## AVAILABLE DATA
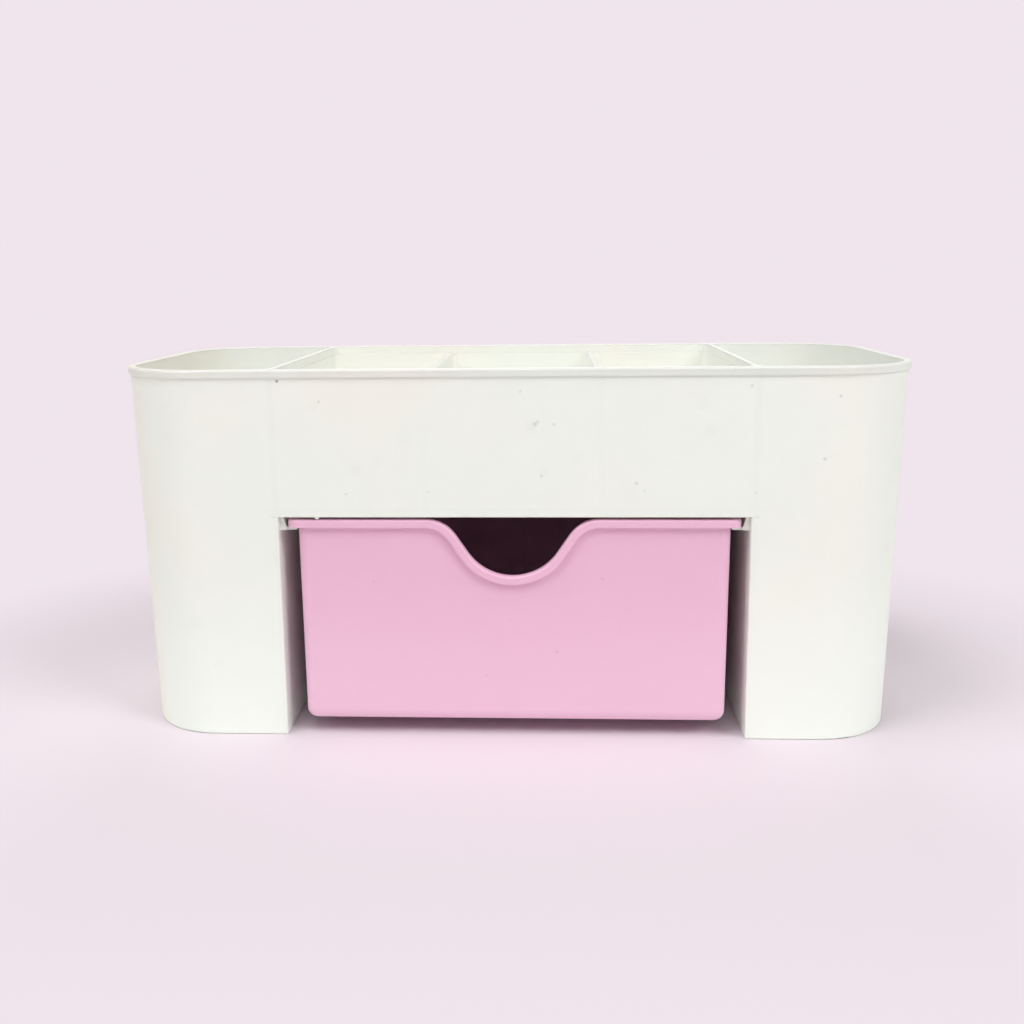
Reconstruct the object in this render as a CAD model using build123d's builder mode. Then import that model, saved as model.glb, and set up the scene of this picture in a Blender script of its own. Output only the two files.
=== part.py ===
from build123d import *

import os
from math import cos, radians, sin, tan

# Makeup storage box: a one-piece moulded housing with five open compartments on top, and a
# drawer that hangs by its rim on two ledges inside the housing's bay.
#
# Millimetres. +Z is up, the front faces -Y, and the origin is the middle of the footprint.

# Housing, outside
overall_width = 223.2  # over the rim lip, before its top edge is rounded
overall_depth = 94.8
overall_height = 105.5
lip_reach = 0.8  # how far the lip stands out of the wall
lip_height = 2.3
lip_slope = 8.0  # degrees, the lip's face comes in towards its foot
lip_top_rounding = 0.6
lip_bottom_rounding = 0.3
rim_corner_radius = 24.5  # outside of the wall at the rim
outer_draft = 1.15  # degrees, the walls come in towards the base
wall = 1.5
edge_rounding = 0.4
base_rounding = 0.6

# Round cups at both ends
cup_floor_top = 2.8
cup_corner_radius = 3.0
cup_floor_radius = 2.5
foot_width = 3.0  # standing edge under each cup
foot_recess = 0.8

# Three compartments between the cups
rebate_depth = 2.75  # the ledge lies this far under the rim
rebate_step = 0.6  # width of the ledge at the front and back of the compartments
rebate_end_step = 0.2
partition_cap_height = 0.45  # the partitions stand this far over the ledge
partition_rounding = 0.35
partition_spacing = 48.0  # between the middles of the two partitions
partition_thickness = 1.6
cup_wall_top = 1.4  # thickness of the walls beside the cups, at the rim
core_draft = 0.5
tray_floor = 2.0
tray_corner_radius = 2.5
tray_floor_radius = 2.0

# Drawer bay
bay_width = 129.8  # at its ceiling
bay_height = 64.5
bay_draft = 0.3  # the side walls lean apart towards the base
bay_side_wall = 1.4

# Drawer
drawer_side_gap = 2.1  # from the bay's side to the drawer's lip, at the ceiling
drawer_lip_height = 2.25
drawer_lip_front_reach = 1.2
drawer_lip_side_reach = 2.8
drawer_lip_corner_radius = 3.2
drawer_lip_rounding = 0.7
drawer_top_gap = 0.75  # from the bay's ceiling to the drawer's lip
drawer_floor_gap = 4.3  # from the table to the drawer's underside
drawer_setback = 0.3  # lip behind the housing's front
drawer_back_gap = 0.6
drawer_wall = 1.6
drawer_floor = 1.6
drawer_draft = 0.35
drawer_inner_corner_radius = 0.9
drawer_inner_floor_radius = 1.8

# Finger scoop in the drawer's front
scoop_depth = 16.2
scoop_radius = 14.8
scoop_slope = 56.0  # degrees from level
scoop_shoulder_radius = 10.0

# Rails that carry the drawer
running_gap = 0.3
ledge_thickness = 0.8
ledge_side_gap = 0.3  # from the ledge to the drawer's side
ledge_setback = 0.6  # behind the web's front end
web_setback = 2.4  # behind the housing's front
web_top_width = 0.8

# Cuts run this far past a face that they open
overshoot = 2.0


def draft_shift(angle, height):
    """How far a face with this draft moves sideways over a height."""
    return height * tan(radians(angle))


def tapered_block(width, depth, radius, top, bottom, draft):
    """A rounded block that narrows downwards."""
    with BuildPart() as block:
        with BuildSketch(Plane.XY.offset(top)):
            RectangleRounded(width, depth, radius)
        extrude(amount=bottom - top, taper=draft)
    return block.part


def mirrored(part):
    """The left-hand twin of a right-hand part."""
    return mirror(part, about=Plane.YZ, mode=Mode.PRIVATE)


# Housing sizes that follow
wall_width = overall_width - 2 * lip_reach
wall_depth = overall_depth - 2 * lip_reach
inside_width = wall_width - 2 * wall
inside_depth = wall_depth - 2 * wall
base_shift = draft_shift(outer_draft, overall_height)
rebate_floor = overall_height - rebate_depth
tray_floor_top = bay_height + tray_floor
bay_spread = draft_shift(bay_draft, bay_height)
cup_side = bay_width / 2 + bay_side_wall - draft_shift(bay_draft, overall_height - bay_height)
rebate_half_width = cup_side - cup_wall_top
tray_half_width = rebate_half_width - rebate_end_step
tray_depth = inside_depth - 2 * rebate_step
middle_cell = partition_spacing - partition_thickness
side_cell = tray_half_width - (partition_spacing + partition_thickness) / 2
side_cell_middle = tray_half_width - side_cell / 2

# Drawer sizes and places that follow
drawer_lip_width = bay_width - 2 * drawer_side_gap
drawer_lip_top = bay_height - drawer_top_gap
drawer_lip_bottom = drawer_lip_top - drawer_lip_height
lip_level_shift = draft_shift(outer_draft, overall_height - drawer_lip_top)
drawer_lip_front = -wall_depth / 2 + lip_level_shift + drawer_setback
drawer_lip_back = inside_depth / 2 - lip_level_shift - drawer_back_gap
drawer_lip_depth = drawer_lip_back - drawer_lip_front
drawer_middle = (drawer_lip_front + drawer_lip_back) / 2
drawer_width = drawer_lip_width - 2 * drawer_lip_side_reach
drawer_depth = drawer_lip_depth - 2 * drawer_lip_front_reach
drawer_front = drawer_lip_front + drawer_lip_front_reach

# Rail sizes and places that follow
ledge_top = drawer_lip_bottom - running_gap
ledge_bottom = ledge_top - ledge_thickness
ledge_inner = drawer_width / 2 + ledge_side_gap
groove_side = drawer_lip_width / 2 + running_gap
rail_root = (bay_width + bay_side_wall) / 2
rail_root_top = bay_height + tray_floor / 2
rail_front = -wall_depth / 2 + draft_shift(outer_draft, overall_height - bay_height) + web_setback
rail_back = (wall_depth - wall) / 2 - lip_level_shift


# Core of the right-hand cup: the inside of the end wall, closed by the wall beside the bay
cup_side_plane = Plane((cup_side, 0, overall_height), z_dir=(1, 0, tan(radians(bay_draft))))
cup_block = tapered_block(
    inside_width, inside_depth, rim_corner_radius - wall, overall_height, cup_floor_top, outer_draft
)
with BuildPart() as cup_core:
    add(cup_block)
    split(bisect_by=cup_side_plane, keep=Keep.TOP)
    upright_edges = cup_core.edges().filter_by(lambda e: abs(e.tangent_at(0).Z) > 0.9)
    fillet(upright_edges.group_by(Axis.X)[0], cup_corner_radius)
    fillet(cup_core.faces().sort_by(Axis.Z)[0].edges(), cup_floor_radius)

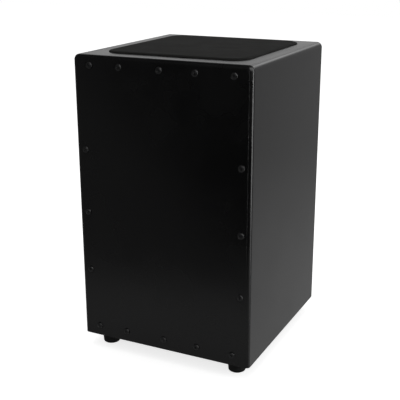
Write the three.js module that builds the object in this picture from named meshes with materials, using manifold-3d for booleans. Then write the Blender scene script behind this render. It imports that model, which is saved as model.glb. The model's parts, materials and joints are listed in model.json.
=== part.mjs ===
// Snare cajon: a box drum that the player sits on, with snare wires behind its playing surface.
//
// Millimetres, +Z up. The origin is on the floor under the middle of the cajon and the playing
// surface faces -Y. Left and right are those of someone who looks at the playing surface, so
// left is -X. The pieces of the body are drawn from the playing surface (y = 0) backwards and
// from the underside of the body (z = 0) upwards, and one group stands them on their feet.

import * as THREE from 'three';
import { mergeVertices } from 'three/addons/utils/BufferGeometryUtils.js';
import Module from 'manifold-3d';

const wasm = await Module();
wasm.setup();

// Body
const bodyWidth = 300;
const bodyDepth = 308;
const bodyHeight = 470;
const boardThickness = 12;
const rebateDepth = 6; // how far a board is let into the edge of its neighbour
const shoulderRadius = 9; // the two top edges that run from front to back
const rimRadius = 6; // routed round the front and the back of the body

// Playing surface, its battens and its screws
const frontPlateThickness = 3;
const battenSize = 18;
const plateScrewInset = 16; // from the side edges and from the top edge
const plateScrewSill = 17; // the lowest row above the underside of the body
const cornerScrewInset = 29; // the outermost screws of the top and bottom rows, from the side edges
const plateScrewColumnShares = [-1, -0.57, 0, 0.49, 1]; // of the way out to the outermost screws
const plateScrewHeightShares = [0.682, 0.462, 0.249]; // of the body's height
const plateScrew = {
  headRadius: 5.3,
  headHeight: 2.2,
  rimHeight: 0.7,
  shankRadius: 2,
  length: 19,
  tipLength: 3,
  recessLength: 5,
  recessWidth: 1,
  recessDepth: 1.3,
};

// Rear panel and its sound hole
const rearPanelThickness = 6;
const soundHoleRadius = 60;
const soundHoleHeight = 285;

// Seat pad
const padSideMargin = 26.5;
const padEndMargin = 26;
const padCornerRadius = 18;
const padThickness = 3.2;
const padShoulderWidth = 7;
const padShoulderDrop = 2.4;

// Feet, each with a steel washer and a screw up into the bottom panel
const footTopRadius = 14.6;
const footBottomRadius = 13.2;
const footHeight = 23;
const footRimRadius = 2.5;
const footSideInset = 32.5;
const footEndInset = 30.5;
const footWebThickness = 6;
const footWellRadius = 7.5;
const footWasherRadius = 6.5;
const footWasherThickness = 1.2;
const footScrew = {
  headRadius: 4.4,
  headHeight: 2.8,
  rimHeight: 1,
  shankRadius: 2,
  length: 16.2,
  tipLength: 3,
  recessLength: 4.4,
  recessWidth: 1,
  recessDepth: 1.5,
};

// Snare bar: a square hardwood bar that turns in two bearing blocks
const barSize = 28;
const barEdgeRadius = 3;
const barLean = 20; // degrees that the face with the wires leans towards the playing surface
const barSwing = 35; // degrees that the bar turns to lift the wires off
const journalRadius = 7;
const journalEndGap = 2;
const frictionWasherRadius = 12;
const frictionWasherThickness = 2;

// Bearing blocks on the side panels
const blockThickness = 18;
const blockHeight = 54;
const blockTail = 27; // how far a block reaches behind the bar's axis
const blockCornerRadius = 8;
const blockScrewBack = 19; // the screws' distance behind the axis
const blockScrewRise = 18; // and above or below it
const blockScrew = {
  headRadius: 4,
  headHeight: 2.2,
  rimHeight: 0.8,
  shankRadius: 1.8,
  length: 27,
  tipLength: 3,
  recessLength: 4,
  recessWidth: 0.9,
  recessDepth: 1.2,
};

// Stop pin in the bar's left end, and the groove in the left block that limits its travel
const stopPinRadius = 2;
const stopPinReach = 15; // from the bar's axis
const stopPinAngle = -45; // degrees from the bar's rear face towards its top
const stopPinGrip = 8; // length held in the bar
const stopPinNose = 6; // length inside the groove
const stopGrooveDepth = 8;

// Lever in the back of the bar, for a hand that reaches in through the sound hole
const leverRadius = 4;
const leverLength = 60; // from the bar's rear face
const leverGrip = 12; // length held in the bar
const leverChamfer = 0.8;
const knobRadius = 13;
const knobFlatRadius = 6.5;
const knobSocketDepth = 12;

// Two sets of snare wires, each soldered to an end plate
const wireSetMargin = 20.5; // from an end plate's outer end to the side batten
const strandCount = 20;
const strandPitch = 2.6;
const strandRadius = 0.95;
const strandRun = 25; // straight stretch past the bar's edge
const strandBendRadius = 60;
const strandRise = 50; // straight stretch along the playing surface
const strandTipMargin = 6; // from the tips up to the top batten
const endPlateWidth = 55;
const endPlateHeight = 15;
const endPlateThickness = 2;
const endPlateTop = 8; // its upper edge above the bar's axis
const solderLap = 3; // length of strand held in the end plate

// Clamp strips that hold the end plates to the bar
const clampHeight = 9.5;
const clampThickness = 2;
const clampDrop = 1.5; // the strip's middle below the bar's axis
const clampScrewSpacing = 40;
const clampScrew = {
  headRadius: 3.8,
  headHeight: 2.2,
  rimHeight: 0.8,
  shankRadius: 1.6,
  length: 14,
  tipLength: 3,
  recessLength: 3.8,
  recessWidth: 0.9,
  recessDepth: 1.2,
};

// Fits
const runningGap = 0.3; // round whatever turns, and round a screw in its hole
const seatGap = 0.3; // between pieces that are seated inside the tilted bar assembly
const pilotGap = 1; // between a screw's point and the bottom of its hole
const cutOverrun = 5; // how far a cutting tool passes the faces that it cuts

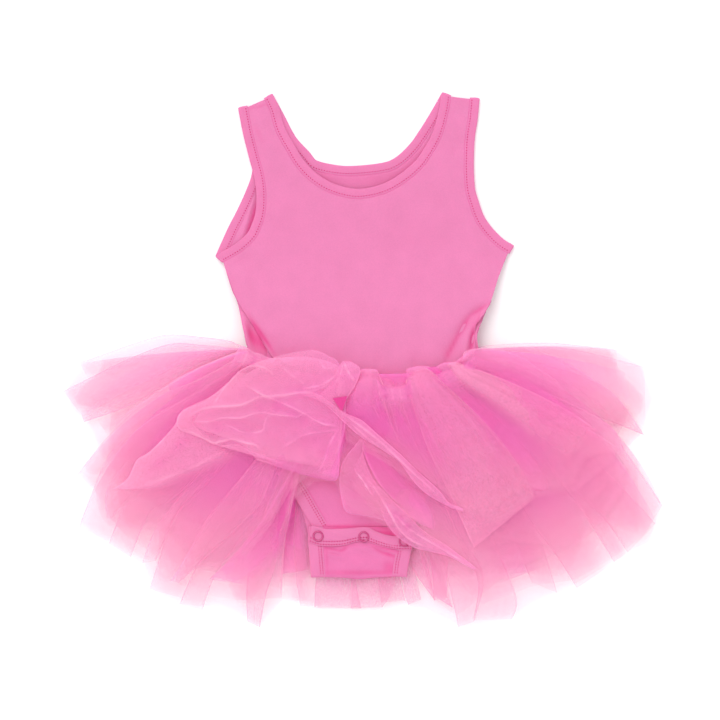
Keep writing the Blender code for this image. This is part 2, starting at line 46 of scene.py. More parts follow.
def smooth(share):
    # 0 to 1 with soft ends: 3 s squared less 2 s cubed
    share = np.clip(share, 0.0, 1.0)
    return share * share * (3 - 2 * share)


def bump(distance, width):
    # a soft bell: 1 on the line, half at 0.83 of the width away
    return np.exp(-(distance / width) ** 2)


def squared(value, power):
    # value to a power with its sign kept: a power below 1 squares the corners of an oval
    return np.sign(value) * np.abs(value) ** power


def turns(count):
    # that many even angles of a full turn
    return 2 * np.pi * np.arange(count) / count


def fromCorners(values, u, v):
    # a value blended evenly from those at the top left, top right, bottom left and bottom right
    return (values[0] * (1 - u) + values[1] * u) * (1 - v) + (values[2] * (1 - u) + values[3] * u) * v


def neighbours(points):
    # the point before and the point after each stretch of a line
    return np.vstack([points[:1], points[:-2]]), np.vstack([points[2:], points[-1:]])


def readAt(wanted, run, columns):
    # each column of numbers read at places along a run
    return np.stack([np.interp(wanted, run, columns[:, k]) for k in range(columns.shape[1])], axis=-1)


def cubic(before, a, b, after, t):
    # the cubic from a to b whose slope at each is half the step between the points on its two sides
    return 0.5 * (2 * a + (b - before) * t + (2 * before - 5 * a + 4 * b - after) * t ** 2
                  + (3 * a - 3 * b + after - before) * t ** 3)


def pointsOf(numbers, columns=2):
    # rows of x, y out of one run of numbers
    return np.reshape(np.asarray(numbers, float), (-1, columns))


def throughPoints(points, shares, finer=24):
    # a cubic through the points, read at shares of its own length
    p = pointsOf(points)
    before, after = neighbours(p)
    t = np.linspace(0, 1, finer, endpoint=False)[None, :, None]
    fine = cubic(before[:, None], p[:-1, None], p[1:, None], after[:, None], t)
    fine = np.vstack([fine.reshape(-1, p.shape[1]), p[-1:]])
    length = runOf(fine)
    return readAt(np.asarray(shares) * length[-1], length, fine)


def smoothLine(points, shares):
    # through the points, one knot to each, so that the two edges of a ply keep step
    before, after = neighbours(points)
    at = np.clip(np.asarray(shares) * (len(points) - 1), 0, len(points) - 1 - 1e-9)
    k, t = at.astype(int), (at % 1)[:, None]
    return cubic(before[k], points[k], points[k + 1], after[k], t)


def runOf(points):
    # how far along a line of points each one is
    return np.concatenate([[0], np.cumsum(np.linalg.norm(np.diff(points, axis=0), axis=1))])


def meshOf(name, points, faces, finish, uv=None, values=None):
    # points in millimetres, faces as rows of four corners; uv per point, values as named numbers per point
    mesh = bpy.data.meshes.new(name)
    points, faces = np.asarray(points, float).reshape(-1, 3), np.asarray(faces, int)
    mesh.vertices.add(len(points))
    mesh.vertices.foreach_set("co", (points * mm).ravel())
    mesh.loops.add(faces.size)
    mesh.loops.foreach_set("vertex_index", faces.ravel())
    mesh.polygons.add(len(faces))
    mesh.polygons.foreach_set("loop_start", np.arange(0, faces.size, faces.shape[1]))
    mesh.update(calc_edges=True)
    mesh.validate()
    mesh.shade_smooth()
    if uv is not None:
        layer = mesh.uv_layers.new(name="cloth")
        corners = np.empty(len(mesh.loops), int)
        mesh.loops.foreach_get("vertex_index", corners)
        layer.data.foreach_set("uv", np.asarray(uv, float).reshape(-1, 2)[corners].ravel())
    for key, value in (values or {}).items():
        kept = mesh.attributes.new(key, "FLOAT", "POINT")
        kept.data.foreach_set("value", np.asarray(value, float).ravel())
    mesh.materials.append(finish)
    piece = bpy.data.objects.new(name, mesh)
    bpy.context.scene.collection.objects.link(piece)
    return piece


def place(piece, node=None):
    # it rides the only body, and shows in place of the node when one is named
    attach(piece, "root")
    if node:
        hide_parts(node)
    return piece


def changeMesh(piece, change):
    # opens the mesh for one change
    edit = bmesh.new()
    edit.from_mesh(piece.data)
    edit.verts.ensure_lookup_table()
    change(edit)
    edit.to_mesh(piece.data)
    edit.free()
    return piece


def weld(piece):
    # the two halves share their middle line
    return changeMesh(piece, lambda edit: bmesh.ops.remove_doubles(edit, verts=edit.verts, dist=0.02 * mm))


def outward(piece):
    # every face of a closed shape faces out
    return changeMesh(piece, lambda edit: bmesh.ops.recalc_face_normals(edit, faces=edit.faces))


def capEnds(piece, count, around):
    # one flat face closes each end of a tube
    def cap(edit):
        for first in (0, (count - 1) * around):
            edit.faces.new([edit.verts[first + k] for k in range(around)])
    return changeMesh(piece, cap)


def gridFaces(rows, columns, around=False, ring=False):
    # The quads of a grid of points kept row by row.  around joins the last column to the first,
    # as in a tube, and ring the last row to the first.
    i = np.arange(rows if ring else rows - 1)[:, None]
    j = np.arange(columns if around else columns - 1)[None, :]
    here, following, beside = i * columns, (i + 1) % rows * columns, (j + 1) % columns
    return np.stack([here + j, following + j, following + beside, here + beside], axis=-1).reshape(-1, 4)


def shaderOf(made):
    # the one surface shader of a material
    return made.node_tree.nodes["Principled BSDF"]


def plain(name, colour, roughness, shine=0.15):
    # one even colour
    made = bpy.data.materials.new(name)
    made.use_nodes = True
    inputs = shaderOf(made).inputs
    inputs["Base Color"].default_value = (*colour, 1)
    inputs["Roughness"].default_value = roughness
    inputs["Specular IOR Level"].default_value = shine
    return made


# Stage, light and camera
studio = {"width": 0.6264, "centreX": -0.0022, "distance": 4.0, "sensor": 36.0, "world": 1.05, "sun": 1.1,
          "sunTilt": 38, "sunTurn": 35, "sunSpread": 40, "bounces": 9, "clearBounces": 48,
          "floorSide": 12, "floorHeight": -0.0006, "floorColour": (0.97, 0.97, 0.97)}


def buildStudio():
    # a pale floor, an even white sky, one wide soft sun and a camera straight above with a long lens
    scene = bpy.context.scene
    scene.view_settings.view_transform = "Standard"
    scene.cycles.transparent_max_bounces = studio["clearBounces"]
    scene.cycles.diffuse_bounces = studio["bounces"]
    bpy.ops.mesh.primitive_plane_add(size=studio["floorSide"], location=(0, 0, studio["floorHeight"]))
    floor = bpy.context.object
    floor.name = "floor"
    floor.data.materials.append(plain("paper", studio["floorColour"], 1.0, 0.0))
    world = bpy.data.worlds.new("studio")
    world.use_nodes = True
    sky = world.node_tree.nodes["Background"]
    sky.inputs["Color"].default_value, sky.inputs["Strength"].default_value = (1, 1, 1, 1), studio["world"]
    scene.world = world
    lamp = bpy.data.lights.new("softSun", "SUN")
    lamp.energy = studio["sun"]
    lamp.angle = math.radians(studio["sunSpread"])
    sun = bpy.data.objects.new("softSun", lamp)
    sun.rotation_euler = (math.radians(-studio["sunTilt"]), 0, math.radians(studio["sunTurn"]))
    scene.collection.objects.link(sun)
    lens = bpy.data.cameras.new("camera")
    lens.sensor_width = studio["sensor"]
    lens.lens = studio["sensor"] * studio["distance"] / studio["width"]
    camera = bpy.data.objects.new("camera", lens)
    camera.location = (studio["centreX"], 0, studio["distance"])
    scene.collection.objects.link(camera)
    scene.camera = camera


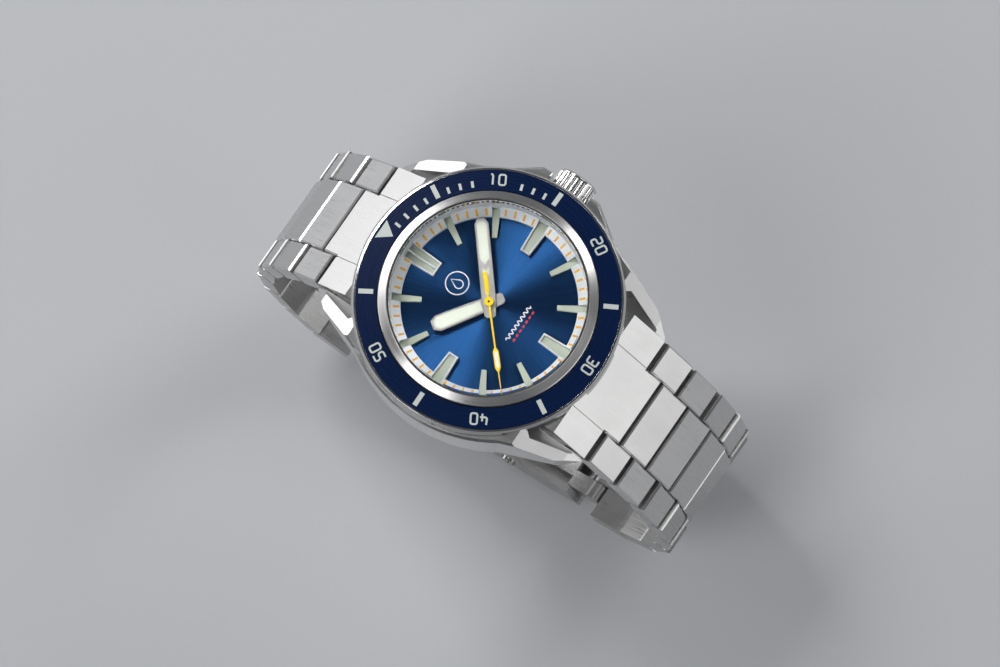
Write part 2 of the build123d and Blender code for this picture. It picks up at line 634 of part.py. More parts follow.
# ---------------------------------------------------------------- bracelet
def chain(start_y, start_z, slopes, end_y, end_z):
    """Pivots and slopes of one side, going outwards (y counted outwards); the last two links close the loop."""
    y, z = start_y, start_z
    pivots = [(y, z)]
    for slope in slopes:
        y += LINK_PITCH * cos(radians(slope))
        z -= LINK_PITCH * sin(radians(slope))
        pivots.append((y, z))
    reach = hypot(end_y - y, end_z - z)
    aim = degrees(atan2(z - end_z, end_y - y))
    spread = degrees(acos(reach / (2 * LINK_PITCH)))
    slopes = slopes + [aim - spread, aim + spread]
    pivots.append((y + LINK_PITCH * cos(radians(aim - spread)), z - LINK_PITCH * sin(radians(aim - spread))))
    pivots.append((end_y, end_z))
    return pivots, slopes


CLASP_CENTRE_Z = CLASP_PIVOT_Z + CLASP_PIVOT_R * cos(radians(CLASP_A))
CHAIN_12 = chain(END_PIVOT_Y, END_PIVOT_Z, ANGLES_12, CLASP_PIVOT_R * sin(radians(CLASP_A)), CLASP_PIVOT_Z)
CHAIN_6 = chain(END_PIVOT_Y, END_PIVOT_Z, ANGLES_6, CLASP_PIVOT_R * sin(radians(CLASP_B)),
                CLASP_CENTRE_Z - CLASP_PIVOT_R * cos(radians(CLASP_B)))
REACH = LINK_PITCH / 4 - LINK_GAP / 2      # how far a piece goes past its pivot
BACK = LINK_PITCH / 4 + LINK_GAP / 2       # where the next piece in the row starts
HALF = LINK_THICK / 2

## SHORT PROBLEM
Copy every line from the entries that contains the word "code".

## RESULT FOR THIS EXERCISE
Keep writing the Blender code for this image. This is part 2, starting at line 46 of scene.py. More parts follow.
Write part 2 of the build123d and Blender code for this picture. It picks up at line 634 of part.py. More parts follow.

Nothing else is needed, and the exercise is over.